Get the best path from a lattice.

Parameters:

lattice (k2.Fsa) – The decoding lattice returned by get_lattice().
use_double_scores (bool) – True to use double precision floating point in the computation. False to use single precision.

Returns:

best_path – An FsaVec containing linear paths.

Return type:

k2.Fsa

speechbrain.integrations.k2_fsa.lattice_decoder.rescore_with_whole_lattice(lattice: k2.Fsa, G_with_epsilon_loops: k2.Fsa, lm_scale_list: List[float] | None = None, use_double_scores: bool = True) → k2.Fsa | Dict[str, k2.Fsa][source]

Intersect the lattice with an n-gram LM and use shortest path to decode. The input lattice is obtained by intersecting HLG with a DenseFsaVec, where the G in HLG is in general a 3-gram LM. The input G_with_epsilon_loops is usually a 4-gram LM. You can consider this function as a second pass decoding. In the first pass decoding, we use a small G, while we use a larger G in the second pass decoding.

Parameters:

lattice (k2.Fsa) – An FsaVec with axes [utt][state][arc]. Its aux_labels are word IDs. It must have an attribute lm_scores.
G_with_epsilon_loops (k2.Fsa) – An FsaVec containing only a single FSA. It contains epsilon self-loops.

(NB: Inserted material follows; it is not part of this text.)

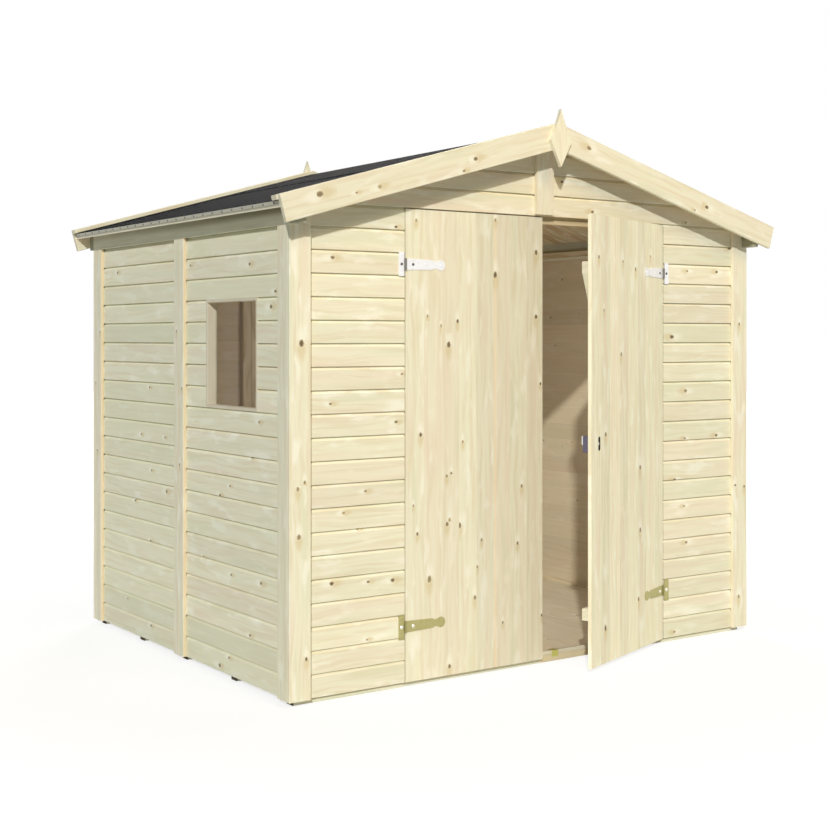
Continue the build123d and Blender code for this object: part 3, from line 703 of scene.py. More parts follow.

It is an acceptor and its labels are word IDs.
lm_scale_list (Optional[List[float]]) – If none, return the intersection of lattice and G_with_epsilon_loops. If not None, it contains a list of values to scale LM scores. For each scale, there is a corresponding decoding result contained in the resulting dict.
use_double_scores (bool) – True to use double precision in the computation. False to use single precision.

Returns:

If lm_scale_list is None, return a new lattice which is the intersection
result of lattice and G_with_epsilon_loops.
Otherwise, return a dict whose key is an entry in lm_scale_list and the
value is the decoding result (i.e., an FsaVec containing linear FSAs).